Deuxième paradoxe de l’économie chinoise : l’investissement privé. Ce dernier est toujours plombé par les dérives du secteur immobilier. Les superficies vendues sont de nouveau en territoire positif (+1,4% en mars en glissement annuel), en raison notamment d’effets de base plus favorables, mais les nouvelles constructions plongent toujours (-17,8% sur douze mois). Si le choc de confiance commence donc peut-être à légèrement se résorber du côté des ménages, avec une légère reprise des transactions, il ne l’est pas suffisamment pour permettre la mise en chantier de nouveaux projets. 

L’investissement privé, pénalisé par la faiblesse du secteur immobilier mais aussi par des marges en baisse, n’a donc progressé que de 0,6% au premier trimestre. 

Ce paysage économique est finalement cohérent avec un indicateur : celui de l’inflation, toujours très faible (0,7% en mars en glissement annuel).Cette dernière signale que malgré la reprise, l’économie chinoise est encore loin, très loin de la surchauffe. Il faudra d’abord que la pression de la demande des ménages soit telle que les entreprises puissent augmenter leurs prix d’équilibre, et donc alimenter de nouveau l’inflation. 

Enfin, la réaction des autorités semble toujours identique : assouplir la politique monétaire en baissant les taux de réserves obligatoires pour les banques, et les encourager à augmenter leur production du crédit. Pas de quoi régler la question du chômage des jeunes à court terme.
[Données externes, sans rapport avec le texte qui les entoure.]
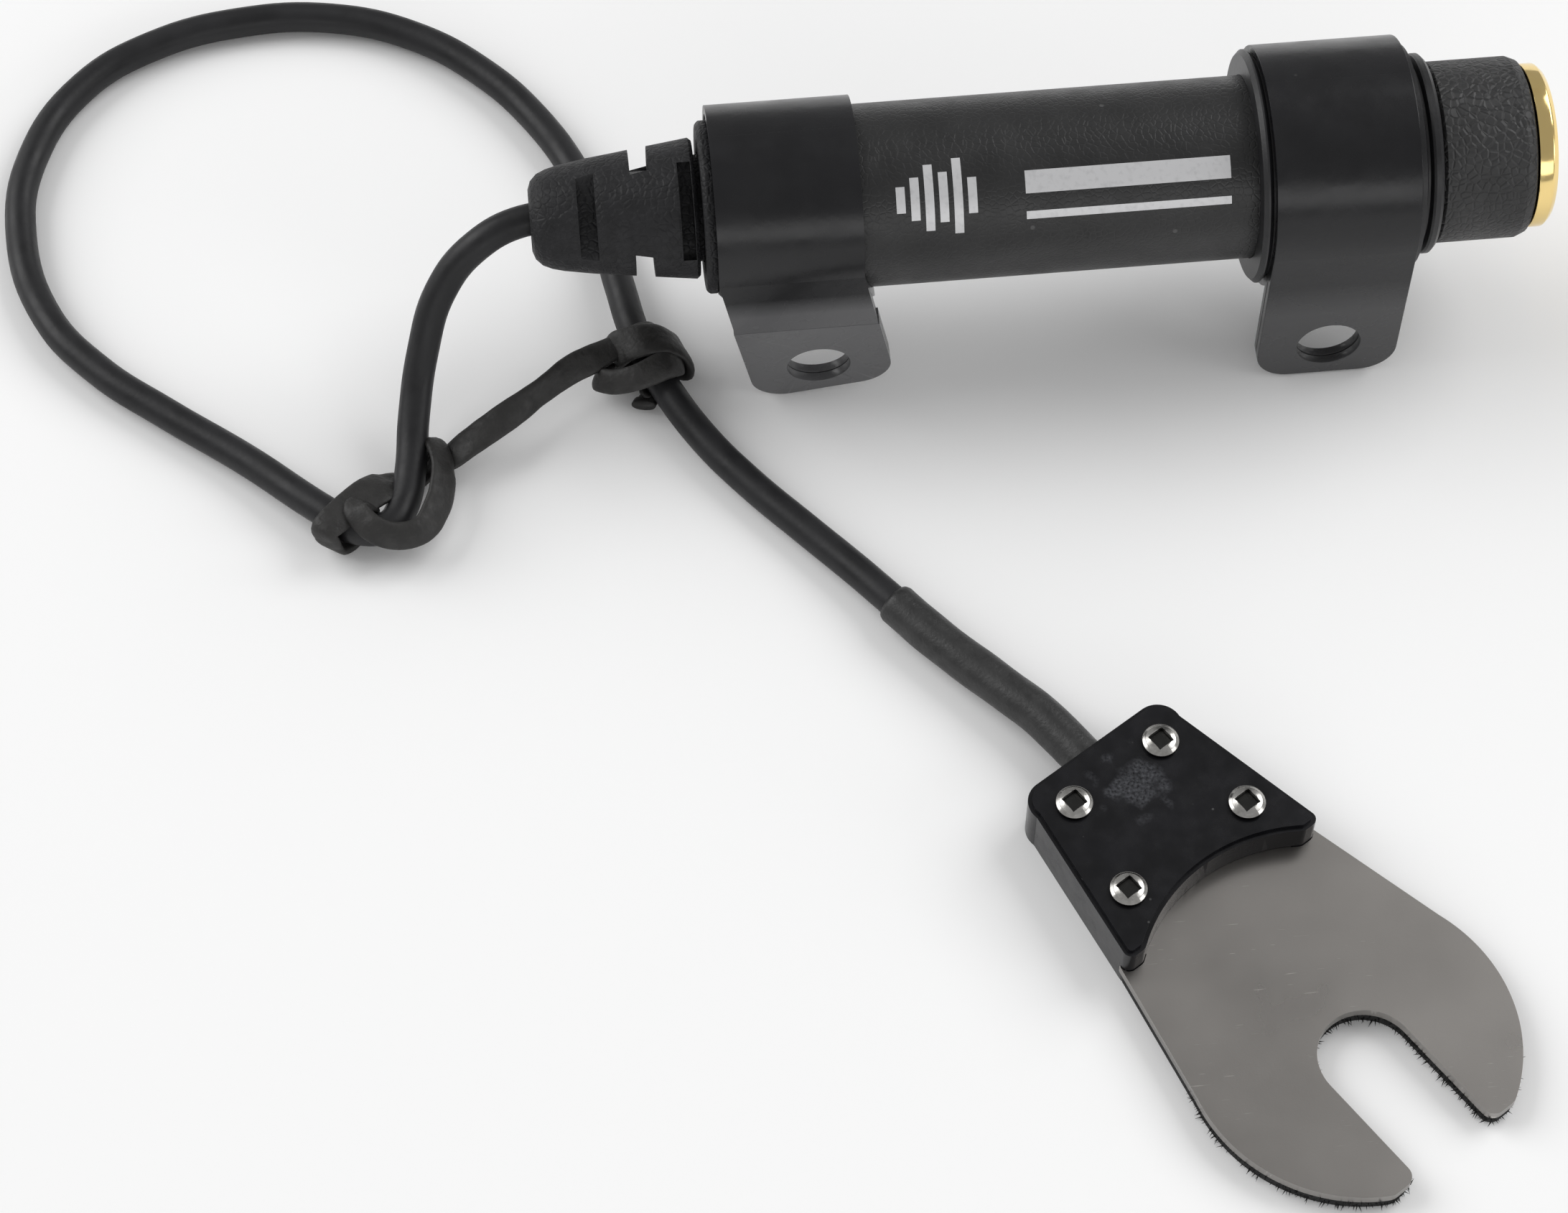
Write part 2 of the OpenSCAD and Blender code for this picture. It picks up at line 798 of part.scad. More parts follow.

Notre opinion – Au-delà de 2023, c’est la croissance des prochaines années qui doit préoccuper la Chine. Le FMI anticipe ainsi une croissance sous les 4,5% en 2024, et sous les 3,5% en 2028. De nouveau, la question du ralentissement chinois (« hard » ou « soft » lending) se pose, d’autant que les trois années de Covid ont peut-être détourné l’attention des autorités des questions structurelles fondamentales que sont la démographie et le système de protection sociale, au cœur pourtant des modèles d’économies avancées que la Chine aspire à rejoindre avant 2049, année du centenaire de la proclamation de la République populaire.